Trabalhador rural sofre com recessão e seca no NE
De cada três que perderam ocupação, um era nordestino e estava no campo
Quem conseguia trabalhar por conta própria ou em serviços temporários parou por causa de longa estiagem
Numa estrada coberta de lama, Cláudio Santos de Jesus, 42, segue caminhando até um povoado de Terra Nova, cidade de 13 mil habitantes a 81 km de Salvador. Desempregado, aproveita para assuntar sobre uma possível vaga no povoado vizinho ao de Paranaguá, onde mora.
Nos últimos dez meses, só conseguiu trabalho temporário: cortou bambu em um assentamento de trabalhadores sem-terra. Antes, cultivou capim numa fazenda da cidade, trabalhando por jornada, sem carteira assinada.
Desde que foi demitido, ele, a mulher e os quatro filhos, com idades entre 4 e 14 anos, vivem exclusivamente dos R$ 202 que recebem do Bolsa Família. “Sou sustentado pelos meus filhos”, diz.
A situação dele reflete as dificuldades enfrentadas por algumas das maiores vítimas da prolongada recessão enfrentada pelo país —ainda agora, quando a economia começa a exibir sinais tênues de recuperação e volta a criar empregos em alguns setores.
A taxa de ocupação despencou na região, a que mais cresceu nos anos de bonança antes da crise. Segundo o IBGE (Instituto Brasileiro de Geografia e Estatística), 2,3 milhões de brasileiros que tinham algum tipo de ocupação ficaram sem trabalho entre o primeiro trimestre de 2014 e o primeiro trimestre de 2017.
Deste total, 69% —1,5 milhão de trabalhadores— estão no Nordeste.
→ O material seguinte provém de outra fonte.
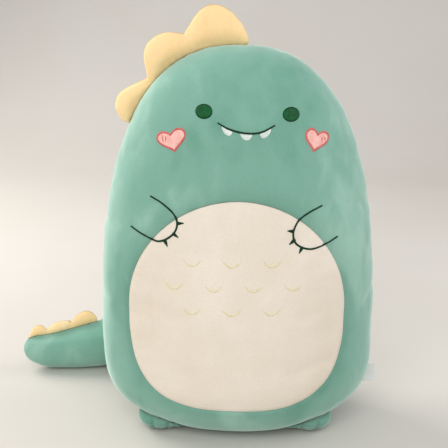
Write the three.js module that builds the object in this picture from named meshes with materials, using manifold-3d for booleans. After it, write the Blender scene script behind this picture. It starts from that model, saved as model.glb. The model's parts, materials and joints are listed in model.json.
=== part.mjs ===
// A stuffed dinosaur: a tall plump cushion body with a sewn-on cream belly, an embroidered face and arms,
// a scalloped crest in the side seam, two small feet under the front and a tapered tail in the back seam.
// Millimetres, +Z up, -Y is the front. The origin is the middle of the flat patch that it stands on.

import * as THREE from 'three';
import { mergeVertices } from 'three/addons/utils/BufferGeometryUtils.js';
import Module from 'manifold-3d';

const wasm = await Module();
wasm.setup();

// ---------------------------------------------------------------- driving dimensions

const FABRIC = 1.8; // thickness of the short-pile knit
const GAP = 0.3; // clearance between pieces that touch
const THREAD = { lift: 0.3, height: 1.0 }; // embroidery stands this far off the fabric, and this high

const BODY = {
  height: 528, // floor to crown
  waist: 140, // height of the widest place
  halfWidth: 191,
  halfDepth: 115,
  settle: 10, // how far the rounded underside is pressed flat by the floor
  section: 2.2, // roundness of a level cut: 2 is an ellipse
  crown: { rise: 2.44, round: 2.52 }, // how the body closes above its widest place
  seat: { rise: 4.27, width: 1.35, depth: 2.2 }, // how it closes below, across and front to back
  seamY: 8, // the side seam lies a little behind the middle
};

const BELLY = {
  centreX: -2,
  halfWidth: 144.5,
  belowCrown: 186, // crown to the top of the panel
  aboveFloor: 54, // floor to the bottom of the panel
  lowerHeight: 136, // bottom of the panel to its widest place
  upperRound: 2.0,
  lowerRound: 2.8,
};

// Face and arms are placed by x and by their drop below the crown.
const EYES = [
  { name: 'eye_left', x: -46, drop: 77, halfWidth: 10.8, halfHeight: 9.0 },
  { name: 'eye_right', x: 63, drop: 80, halfWidth: 10.8, halfHeight: 9.0 },
];

const MOUTH = {
  width: 2.6,
  route: [[-29, 90], [-14, 97.5], [6, 102], [25, 101], [43, 92.5]],
};

const TEETH = [
  { name: 'tooth_left', x: -17, halfWidth: 6.6, depth: 7.2 },
  { name: 'tooth_middle', x: 7, halfWidth: 7.4, depth: 7.2 },
  { name: 'tooth_right', x: 31, halfWidth: 6.8, depth: 7.6 },
];
const TOOTH_GAP = 0.4; // between the mouth's thread and a tooth

const CHEEKS = [
  { side: 'left', x: -85.5, drop: 114, halfWidth: 17.2, halfHeight: 11.6, tilt: 16 },
  { side: 'right', x: 95.5, drop: 113, halfWidth: 13.8, halfHeight: 11.6, tilt: -16 },
];
const CHEEK_BORDER = 2.0; // width of the satin outline around a cheek heart

const ARM_THREAD = 2.8;
const ARMS = [
  {
    name: 'arm_left',
    route: [[-114, 184], [-98, 192], [-83, 205], [-79, 219], [-86, 232], [-103, 241], [-122, 235], [-140, 226]],
    claws: [[-79, 216, -70, 215], [-84, 229, -77, 234], [-95, 239, -91, 247]],
  },
  {
    name: 'arm_right',
    route: [[105, 193], [88, 201], [74, 212], [68, 227], [73, 241], [90, 248], [109, 244], [127, 235]],
    claws: [[68, 224, 60, 223], [70, 235, 63, 241], [80, 245, 76, 253]],
  },
];
const CLAW_ROOT = 4.2; // a claw is a stitched wedge this wide where it leaves the hand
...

A maioria, cerca de 875 mil, trabalhava na agricultura, na pecuária e na pesca. Os dados incluem vagas formais, informais e trabalho por conta própria.
Ou seja, de cada 3 brasileiros que ficaram sem ocupação com a crise, 1 trabalhava no campo no Nordeste.
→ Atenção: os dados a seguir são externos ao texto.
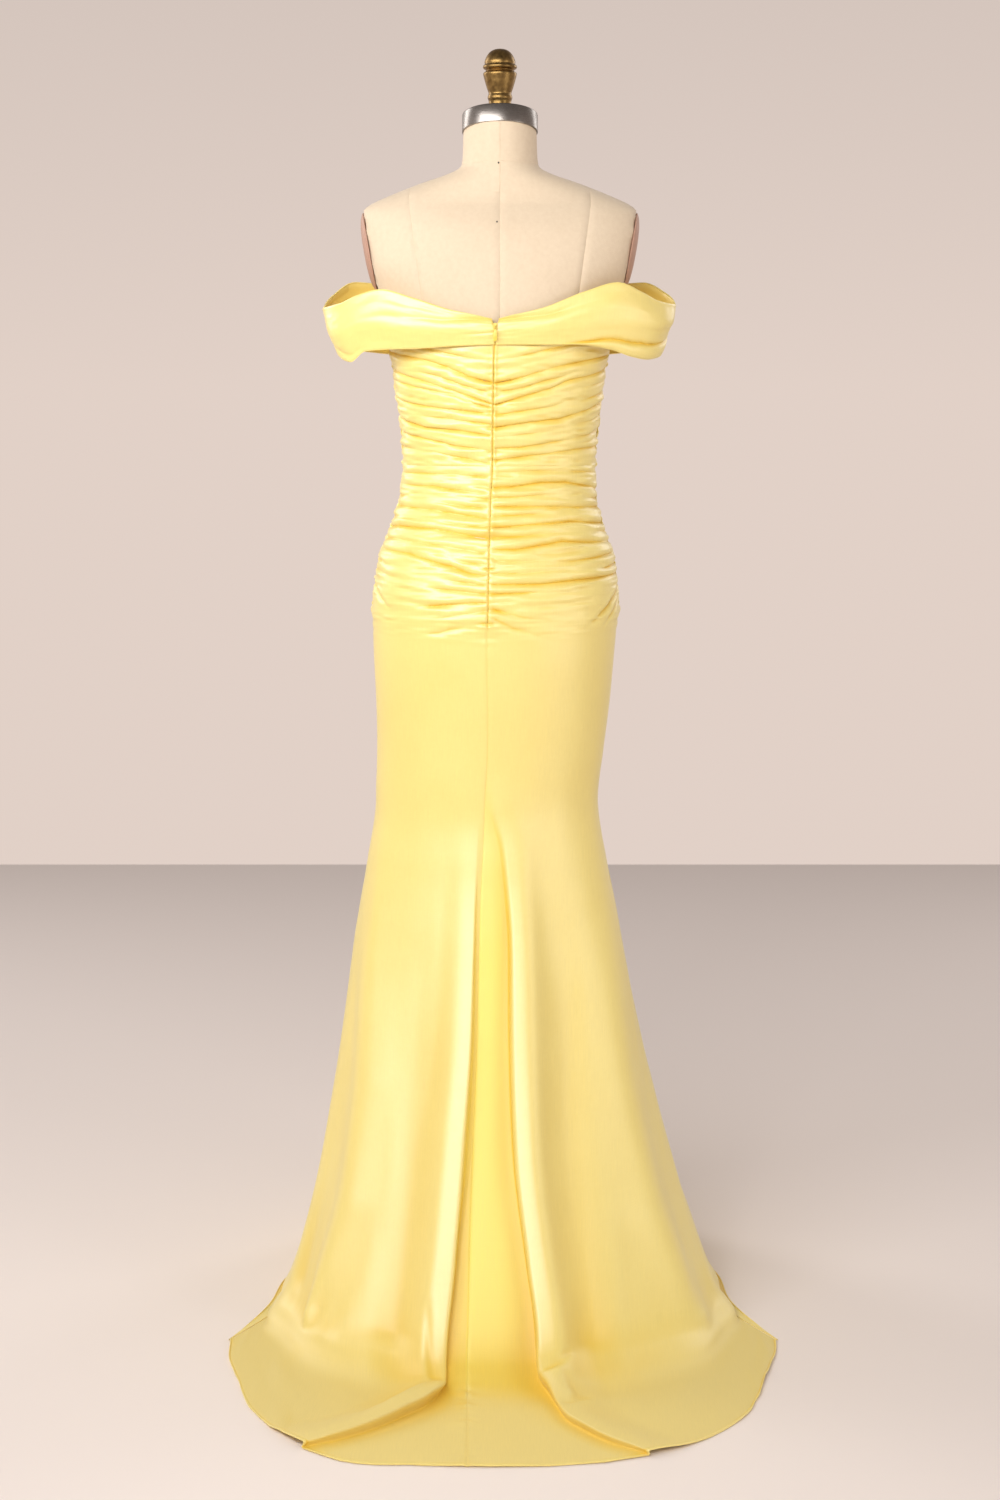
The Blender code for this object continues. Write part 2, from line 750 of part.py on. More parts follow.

“Os vínculos de trabalho ligados às atividades rurais, em sua maioria informal, estão sendo os mais devastados”, diz o economista baiano Antônio de Pádua Melo Neto, analista de políticas sociais do Ministério do Trabalho.
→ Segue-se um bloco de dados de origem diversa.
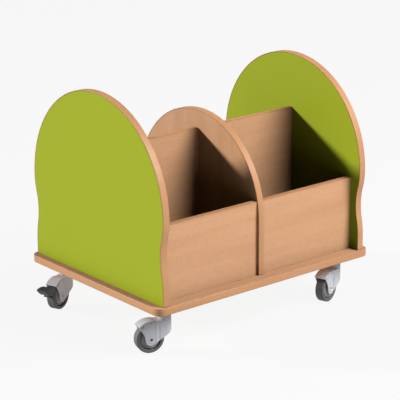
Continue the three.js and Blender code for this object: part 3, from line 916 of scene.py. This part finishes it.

Do contingente total de 14 milhões de desempregados do país, 4 milhões estão no Nordeste. A Bahia lidera, com 18,6% da força de trabalho desocupada. Alagoas e Pernambuco vêm na sequência.
Um dos problemas que agravaram a crise no Nordeste é a prolongada seca que atingiu a região, que já dura seis anos e é a pior registrada nas últimas cinco décadas.
Na região de Juazeiro (BA), a conjugação da estiagem com a crise fez crescer a massa de desocupados. Trabalhadores que atuavam por conta própria ou conseguiam serviços temporários em pequenas fazendas hoje estão parados.
“Na época boa, o trabalhador plantava a própria roça de feijão e milho, e ainda contratava vizinhos para ajudar. Hoje, sem chuva desde 2012, a maioria deixou de plantar”, diz Emerson José, presidente do sindicato dos trabalhadores rurais de Juazeiro.
Segundo ele, já é possível notar um novo êxodo rural, com trabalhadores deixando o campo para ir para as cidades. “As pessoas têm que fazer sua feira, comprar remédio. Se não têm como plantar, buscam uma alternativa.”
Não houve demissões em massa no agronegócio, mas a falta de água travou as empresas. “Temos uma crise hídrica que pode comprometer a irrigação. Num cenário desses, ninguém investe para aumentar a produção”, diz José Gualberto Almeida, presidente da Valexport, que representa produtores da região.
A mecanização também tem reduzido vagas no agronegócio. O corte de cana-deaçúcar, que costumava criar 1.500 vagas sazonais na região de Juazeiro, hoje gera apenas 800 vagas, afirma o sindicato dos trabalhadores.
Na construção, 390 mil nordestinos deixaram de ter ocupação com a paralisação de grandes obras em andamento na região. Na indústria, 285 mil ficaram sem trabalho.
Dionísio Batista da Silva, 51, demitido da Usina Aliança e há três anos parado, sobrevive vendendo feijão e quiabo “quando tem”. Os dois filhos mais velhos foram para Salvador em busca de emprego. Na quinta (20), choveu um pouco e ele decidiu plantar milho e feijão. “Tenho sorte porque tenho meu pedacinho de terra. Imagine quem não tem.”